One component $ \vec{P_y} $ is parallel to the slope’s surface, while the other $ \vec{P_x} $ is perpendicular to it.

Parallel component ($ \vec{P_y} $)
The vector $ \vec{P_y} $ runs parallel to the slope’s surface, pointing downward along the incline. This component drives the object’s motion along the plane. Its magnitude is calculated as: $$ P_y = P \sin\theta $$ where $ \theta $ is the slope’s angle of inclination relative to the horizontal.
Perpendicular component ($ \vec{P_x} $)
The vector $ \vec{P_x} $ is perpendicular to the slope’s surface, directed inward. This component represents the force pressing the object against the slope. Its magnitude is given by: $$ P_x = P \cos\theta $$

This decomposition is essential for determining both the object’s motion and the normal force exerted by the slope.

In these formulas, $ P $ represents the total weight, calculated as $ P = m \cdot g $, where $ m $ is the object’s mass and $ g $ is the gravitational acceleration.

For example, imagine an object with a mass of $ m = 10 \, \text{kg} $ on a slope inclined at $ \theta = 30^\circ $. The total weight is: $$ P = m \cdot g = 10 \, \text{kg} \cdot 9.81 \, \text{N/kg} = 98.1 \, \text{N} $$ The parallel component is: $$ P_y = P \sin\theta = 98.1 \, \text{N} \cdot \sin 30^\circ = 98.1 \, \text{N} \cdot 0.5 = 49.05 \, \text{N} $$ The perpendicular component is: $$ P_x = P \cos\theta = 98.1 \, \text{N} \cdot \cos 30^\circ = 98.1 \, \text{N} \cdot 0.866 = 84.88 \, \text{N} $$

In the same way, the gravitational force acting on a person climbing a mountain can be divided into two components.

The first component, $ \vec{P_y} $, is parallel to the surface of the rock face, while the second component, $ \vec{P_x} $, is perpendicular to it.

example of gravitational force

Difference Between Weight and Mass

In everyday conversations, "weight" and "mass" are often used interchangeably, but in physics, they have distinct meanings.

Understanding this difference is key to grasping the concepts of gravity and force.

Mass
Mass is a fundamental property that measures the amount of matter in an object. It is expressed in kilograms (kg) in the International System and remains constant regardless of location—on Earth, the Moon, or in deep space. Mass also determines an object’s inertia, its resistance to changes in motion.
For example, an object with a mass of 100 kg has the same mass on Earth as it does on the Moon.
Weight
Weight, on the other hand, depends on the gravitational force acting on an object’s mass. For instance, an object with a mass of 100 kg will have different weights on Earth and the Moon due to the difference in gravitational acceleration.

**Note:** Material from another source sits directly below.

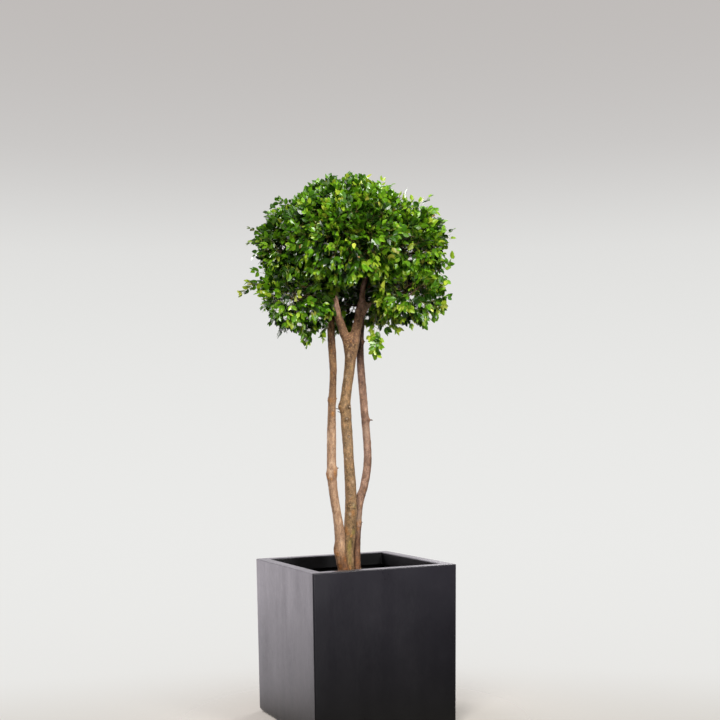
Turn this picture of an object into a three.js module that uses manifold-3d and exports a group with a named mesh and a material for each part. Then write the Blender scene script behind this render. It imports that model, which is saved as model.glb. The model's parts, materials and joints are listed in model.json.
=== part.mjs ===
// A standard tree with a round, lightly clipped head on three clear stems that
// rise from one clump, planted in a square planter.
//
// Millimetres, +Z up. The origin is the middle of the planter's flat underside.
// The planter's sides lie along X and Y. The plant is laid out in a frame of its
// own, turned about Z by PLANT_TURN: "across" is the plane in which the three
// stems stand side by side, "deep" is square to it.

import * as THREE from "three";
import { mergeVertices } from "three/addons/utils/BufferGeometryUtils.js";
import Module from "manifold-3d";

const wasm = await Module();
wasm.setup();

// ---------------------------------------------------------------- dimensions
const POT_TOP = 500; // outside width at the rim
const POT_BOTTOM = 485; // outside width at the foot
const POT_HEIGHT = 508;
const RIM_WIDTH = 38; // flat rim, turned inwards
const RIM_DEPTH = 42; // how far the turned rim reaches down inside
const WALL = 14; // moulded wall below the rim
const POT_FLOOR = 18;
const CORNER_R = 8; // upright edges
const FOOT_R = 14; // rolled edge round the underside
const EDGE_R = 4; // edges of the rim
const CORNER_STEPS = 3;

const SOIL_LEVEL = 450; // top of the compost
const SOIL_DOME = 1.5; // rise of the compost towards the stems
const GAP = 0.4; // between pieces that touch
const MASS_GAP = 3; // between neighbouring masses of leaves
const PLANT_TURN = -25.39; // degrees about Z

const STEM_SIDES = 10;
const STEM_STEP = 30; // spacing of the sections along a stem
const BOUGH_SIDES = 10;
const BOUGH_STEP = 20;
const LUMP_DETAIL = [3, 1]; // how finely the body and the sprays of a mass are faceted
const FORK_LEVEL = 1230; // where the middle stem parts into two boughs

// Stems. knees: [across, deep, height] of the places where the stem changes its
// lean. girth: [height, diameter]. knots: swellings where shoots were taken off,
// each with its height, the side it faces in degrees (0 = across, 90 = deep), how
// far it stands out, and its reach; a knot with no side runs all round.
const STEMS = {
  stem_left: {
    knees: [
      [-25, -26, 450],
      [-42, -21, 548],
      [-42, -18, 592],
      [-61, -16, 730],
      [-67, -13, 800],
      [-65, -4, 1000],
      [-59.5, 8, 1150],
      [-65, 22, 1260],
      [-66, 30, 1380],
    ],
    girth: [
      [450, 33],
      [590, 35],
      [670, 30],
      [900, 30],
      [1110, 24],
      [1240, 25.5],
      [1380, 23],
    ],
    knots: [
      { z: 545, side: 180, rise: 4, reach: 18 },
      { z: 797, rise: 3.4, reach: 15 },
      { z: 1042, rise: 3.2, reach: 14 },
      { z: 816, side: 0, rise: 4, reach: 7 },
    ],
    flare: { gain: 0.16, reach: 22, lobes: 3, turn: 0.8 },
    colour: 0xa8835f,
  },
  stem_middle: {
    knees: [
      [-17, 17, 450],
      [-16.5, 11, 545],
      [-11, 7, 598],
      [-4.5, 0, 700],
      [-10.5, 0, 850],
      [-18.5, 0, 1000],
      [-19, 0, 1040],
      [-5, 0, 1142],
      [1, 0, 1205],
      [2, 0, 1250],
    ],
    girth: [
      [450, 41],
      [620, 40],
      [700, 39],
      [860, 34.5],
      [960, 36.5],
      [1090, 34],
      [1150, 35.5],
      [1200, 38.5],
      [1240, 46],
    ],
    knots: [
      { z: 1020, side: 195, rise: 7, reach: 14 },
      { z: 1015, side: 300, rise: 3, reach: 9 },
      { z: 978, side: 275, rise: 2.5, reach: 8 },
    ],
    flare: { gain: 0.12, reach: 24, lobes: 4, turn: 0.2 },
    colour: 0x8b7650,
  },
  stem_right: {
    knees: [
      [11, 41, 450],
      [12, 38, 560],
      [18, 34, 640],
      [25, 31, 700],
      [38, 28, 748],
      [50.5, 26, 812],
      [52.5, 25, 870],
      [49, 25, 935],
      [40, 28, 1058],
      [33, 34, 1160],
      [32, 38, 1235],
      [36, 47, 1300],
      [40, 64, 1380],
    ],
    girth: [
      [450, 28],
      [560, 26],
      [640, 24],
      [760, 27],
      [900, 25.3],
      [1100, 26.8],
      [1210, 24.5],
      [1380, 21],
    ],
    knots: [
      { z: 722, side: 180, rise: 3.5, reach: 12 },
      { z: 974, side: 0, rise: 6.5, reach: 8 },
      { z: 1240, side: 10, rise: 3, reach: 8 },
    ],
    flare: { gain: 0.2, reach: 20, lobes: 3, turn: 2.1 },
    colour: 0x7c5c4b,
  },
};

// Boughs: one tapering limb each, from a foot to a tip, thicker at the foot.
const BOUGHS = {
  bough_fork_left: {
    knees: [
      [-3, -1, 1196],
      [-10, -3, 1240],
      [-21.5, -7, 1264],
      [-30, -10, 1292],
      [-42, -14, 1328],
      [-49.5, -17, 1386],
    ],
    girth: [
      [1200, 36],
      [1245, 30.5],
      [1290, 28.5],
      [1330, 25.5],
      [1386, 18],
    ],
    knots: [],
    colour: 0x6e5647,
  },
  bough_fork_right: {
    knees: [
      [6, 0, 1200],
      [13, 0, 1240],
      [20, 1, 1278],
      [28, 2, 1312],
      [37, 3, 1346],
      [40, 3, 1358],
    ],
    girth: [
      [1200, 38],
      [1245, 31.5],
      [1310, 31.5],
      [1358, 28],
    ],
    knots: [{ z: 1346, rise: 2.5, reach: 12 }],
    colour: 0x6e5647,
  },
  bough_upper: {
    knees: [
      [38.5, 3, 1352],
      [41, 4, 1385],
      [43.5, 5, 1415],
      [52, 6, 1450],
      [60, 7, 1490],
    ],
    girth: [
      [1352, 23],
      [1375, 18],
      [1430, 15.5],
      [1490, 13],
    ],
    knots: [],
    colour: 0x8a6a58,
  },
  bough_side: {
    knees: [
      [38, 2, 1338],
      [52, 0, 1352],
      [66, -3, 1362],
      [84, -8, 1372],
      [100, -14, 1384],
    ],
    girth: [
      [1338, 19],
      [1352, 16.5],
      [1384, 12],
    ],
    knots: [],
    colour: 0x6e5647,
  },
};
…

On Earth, the gravitational constant is $ g = 9.81 \, \text{N/kg} $, so the object’s weight is: $$ P_{\text{Earth}} = m \cdot g = 100 \, \text{kg} \cdot 9.81 \, \text{N/kg} = 981 \, \text{N} $$ On the Moon, where $ g = 1.62 \, \text{N/kg} $, the weight is significantly lower: $$ P_{\text{Moon}} = m \cdot g = 100 \, \text{kg} \cdot 1.62 \, \text{N/kg} = 162 \, \text{N} $$ Thus, while the object’s mass remains constant (100 kg), its weight varies based on the gravitational acceleration of the celestial body.